• [TASK DESCRIPTION]: Copy out all of the material exactly as presented.

=======

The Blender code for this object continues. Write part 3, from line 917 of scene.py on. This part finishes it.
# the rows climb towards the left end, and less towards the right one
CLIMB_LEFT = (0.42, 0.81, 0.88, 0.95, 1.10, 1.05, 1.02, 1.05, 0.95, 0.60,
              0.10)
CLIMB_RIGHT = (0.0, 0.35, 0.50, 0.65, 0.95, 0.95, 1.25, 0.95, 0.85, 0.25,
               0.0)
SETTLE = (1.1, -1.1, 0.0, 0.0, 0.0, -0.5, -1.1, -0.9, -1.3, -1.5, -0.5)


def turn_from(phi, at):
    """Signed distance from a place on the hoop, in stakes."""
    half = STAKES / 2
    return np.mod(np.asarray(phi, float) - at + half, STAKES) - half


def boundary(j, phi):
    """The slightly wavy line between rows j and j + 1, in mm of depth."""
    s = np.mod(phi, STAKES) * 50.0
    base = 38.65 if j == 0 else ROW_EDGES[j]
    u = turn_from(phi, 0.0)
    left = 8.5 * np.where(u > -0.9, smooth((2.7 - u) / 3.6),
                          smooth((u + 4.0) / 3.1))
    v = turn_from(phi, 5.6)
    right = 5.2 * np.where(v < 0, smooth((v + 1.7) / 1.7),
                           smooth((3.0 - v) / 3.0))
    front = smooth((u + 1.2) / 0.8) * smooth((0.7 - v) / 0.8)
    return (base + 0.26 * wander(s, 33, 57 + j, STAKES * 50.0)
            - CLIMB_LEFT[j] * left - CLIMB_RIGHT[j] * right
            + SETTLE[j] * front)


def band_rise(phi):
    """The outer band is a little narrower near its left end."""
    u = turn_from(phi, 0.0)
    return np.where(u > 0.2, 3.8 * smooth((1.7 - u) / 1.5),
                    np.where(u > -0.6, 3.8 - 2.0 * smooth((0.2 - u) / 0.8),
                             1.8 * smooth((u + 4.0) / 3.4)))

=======

• [FULL RESPONSE]:
The Blender code for this object continues. Write part 3, from line 917 of scene.py on. This part finishes it.
# the rows climb towards the left end, and less towards the right one
CLIMB_LEFT = (0.42, 0.81, 0.88, 0.95, 1.10, 1.05, 1.02, 1.05, 0.95, 0.60,
              0.10)
CLIMB_RIGHT = (0.0, 0.35, 0.50, 0.65, 0.95, 0.95, 1.25, 0.95, 0.85, 0.25,
               0.0)
SETTLE = (1.1, -1.1, 0.0, 0.0, 0.0, -0.5, -1.1, -0.9, -1.3, -1.5, -0.5)


def turn_from(phi, at):
    """Signed distance from a place on the hoop, in stakes."""
    half = STAKES / 2
    return np.mod(np.asarray(phi, float) - at + half, STAKES) - half


def boundary(j, phi):
    """The slightly wavy line between rows j and j + 1, in mm of depth."""
    s = np.mod(phi, STAKES) * 50.0
    base = 38.65 if j == 0 else ROW_EDGES[j]
    u = turn_from(phi, 0.0)
    left = 8.5 * np.where(u > -0.9, smooth((2.7 - u) / 3.6),
                          smooth((u + 4.0) / 3.1))
    v = turn_from(phi, 5.6)
    right = 5.2 * np.where(v < 0, smooth((v + 1.7) / 1.7),
                           smooth((3.0 - v) / 3.0))
    front = smooth((u + 1.2) / 0.8) * smooth((0.7 - v) / 0.8)
    return (base + 0.26 * wander(s, 33, 57 + j, STAKES * 50.0)
            - CLIMB_LEFT[j] * left - CLIMB_RIGHT[j] * right
            + SETTLE[j] * front)


def band_rise(phi):
    """The outer band is a little narrower near its left end."""
    u = turn_from(phi, 0.0)
    return np.where(u > 0.2, 3.8 * smooth((1.7 - u) / 1.5),
                    np.where(u > -0.6, 3.8 - 2.0 * smooth((0.2 - u) / 0.8),
                             1.8 * smooth((u + 4.0) / 3.4)))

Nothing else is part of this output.